How hard was it to physically put those words down in a book that would be read by WB, not to mention his best friends and family?
Also, where did the worst reaction come from, and do you think you could have or should have done anything differently?
AS: It’s strange that this is a controversy. A biography includes the details of the personal relationships that influenced the breakdown of the subject’s marriage. That goes without saying. You can’t really understand Warren Buffett without this information.
And of course I didn’t want to hurt Warren. I care about him as a human being. It was hard to know that he was going to be hurt and that I would be the instrument of his pain. But let us turn this around a bit.
Warren knew my work as an analyst. He knew that I was dogged about research and that I had a history of writing things that were true even if they upset people. He chose me for this project anyway. He may have thought, who knows what. That in exchange for such complete cooperation, I would owe him the loyalty of writing the version he wanted. As many people would. Nonetheless, he knew what he was getting when he chose me. That was not an accident.
He immediately began shoveling biographical material of an intensely personal nature at me. Until that point I had no idea of the situation I was walking into. Once I started to understand, it became my responsibility to do corroborative research. The choice was to tell the truth, which would hurt Warren, anger other people, and expose me to vindictiveness, or to lie, which would violate the reader’s trust and my integrity. I had to work myself up over and over to find the courage to tell the truth.
For the launch of the paperback of “The Snowball”, Alice Schroeder has done this interview (audio, mp3 file) at The Wall Street Shuffle about Warren Buffett and talking about the financial industry. Good interviewer, very insightful stuff. (note: I am looking forward to Alice’s next book about Morgan Stanley and others.)
Here are a few more recent blog entries,
From Alice Schroeder’s Bloomberg column “Gold Tells You U.S. Bubble Hasn’t Popped Yet“. Quote (see highlighted),
Our recent real-estate bubble wasn’t like tulip mania, in which the inflated asset had only a tenuous connection to the economy it came to dominate. The real-estate bubble swelled on the genuine beliefs among consumers about their future prospects and earnings. To be sure, some of those prospects and earnings were exaggerated to the point of fraud.
Thus the bubble burst when credit-card junkies had spent the last dollars they could justify, and the final peanut brain had been unearthed who could be persuaded to sign up for a negative-amortizing mortgage.
I am going to share with you some of my favourite text in my review of “The Snowball: Warren Buffett and the Business of Life” by Alice Schroeder. You see, when I read a good book I will underline the text, add notes in the margin, and sometimes dog-ear my books quite heavily and proudly (for a while, a photo of me holding Bill Buxton’s book was posted on Bill’s site).

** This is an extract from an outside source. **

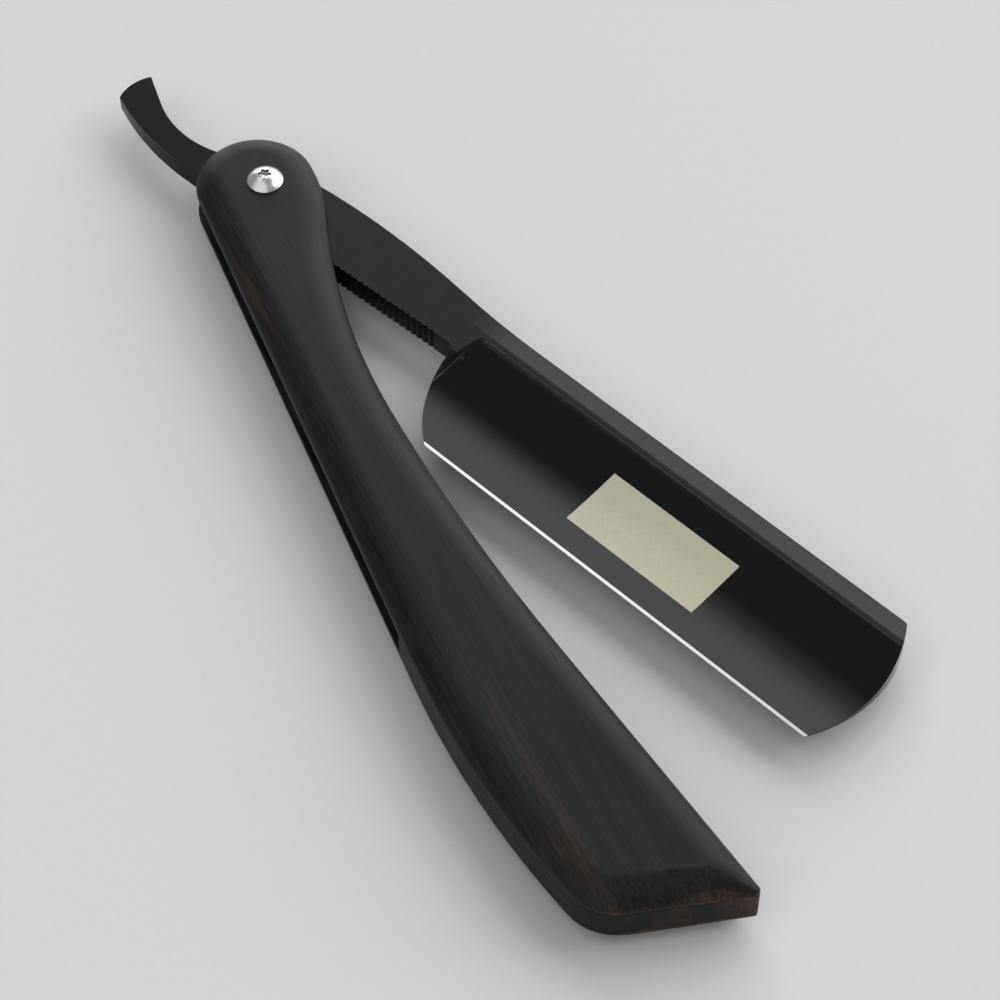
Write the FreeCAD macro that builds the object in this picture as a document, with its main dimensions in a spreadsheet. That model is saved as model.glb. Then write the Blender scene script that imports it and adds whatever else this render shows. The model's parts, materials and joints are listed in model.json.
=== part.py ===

So for this 960 Pages, 62 Chapters + Afterword biography about Warren, I will highlight some of my favourite text in each of the 62 Chapters + Afterword and then take a picture of the marked up pages. Enjoy.
NOTE: See bottom of this article to see additional notes, video ofAlice speaking at a conference, etc.
PART ONE / The Bubble
Chapter 1 – The Less Flattering Version
I don’t know many people who has the humility to tell their biographer, “Whenever my version is different from somebody else’s … use the less flattering version.”
(note: click on photo to see a large & clearly readable version of the text)
Chapter 2 – Sun Valley
I see, I finally know where did Warren first come up with his explanations using the automobiles and airplanes industries. He did it at Sun Valley and then later used them in his 2000 annual letter to shareholders. (If you are too cheap (big smile) to buy this book, download and read some of Warren annual letters to shareholders and gain some investment insights for free.)
Chapter 3 – Creatures of Habit
Wow, I know Warren reads a lot, but I have no idea that he reads this much. And he also read “… newsletters from writers he admired on the stock and bond market.” My friend, just think for a moment, Warren Buffett reading someone else insights on the stock and bond market. If this is not humble and willing to learn from others, I don’t know what is !!!
Chapter 4 – Warren, What’s Wrong?
Great insight, “The big question about how people behave is whether they’ve got an Inner Scorecard or an Outer Scorecard. It helps if you can be satisfied with an Inner Scorecard. I always pose it this way. I say: ‘Lookit, Would you rather be the world’s greatest lover, but have everyone think you’re the world’s worst lover? Or would you rather be the world’s worst lover but have everyone think you’re the world’s greatest lover?’ Now, that’s an interesting question.”
PART TWO / The Inner Scorecard
Chapter 5 – The Urge to Preach
Now, can I get someone to work on me? (big smile)
Chapter 6 – The Bathtub Steeplechase
“But no matter what she [Warren’s mother] thought she was doing, by the time Warren was three years old and their sister Roberta, known as Bertie, was born, “it couldn’t bee put back together,” he says, for him or for Doris. The damage to their souls was done.”
This is the toughest and most insightful chapter for me to read about Warren as I had no idea the challenges that Warren and his sister Doris had to face when they were little. I cry too easily and I did cry when I read this chapter.
I hope when some readers read this section, they will take a moment to reflect upon their own actions towards their children and decide to change. It is never too late. The readers may start reading the book thinking they will get tips on how to get rich, but I hope they will allow what they’ve read/learned to help them grow and change. For the souls of ** your children ** are worth much much more than the money that one may wish to gain from reading the book.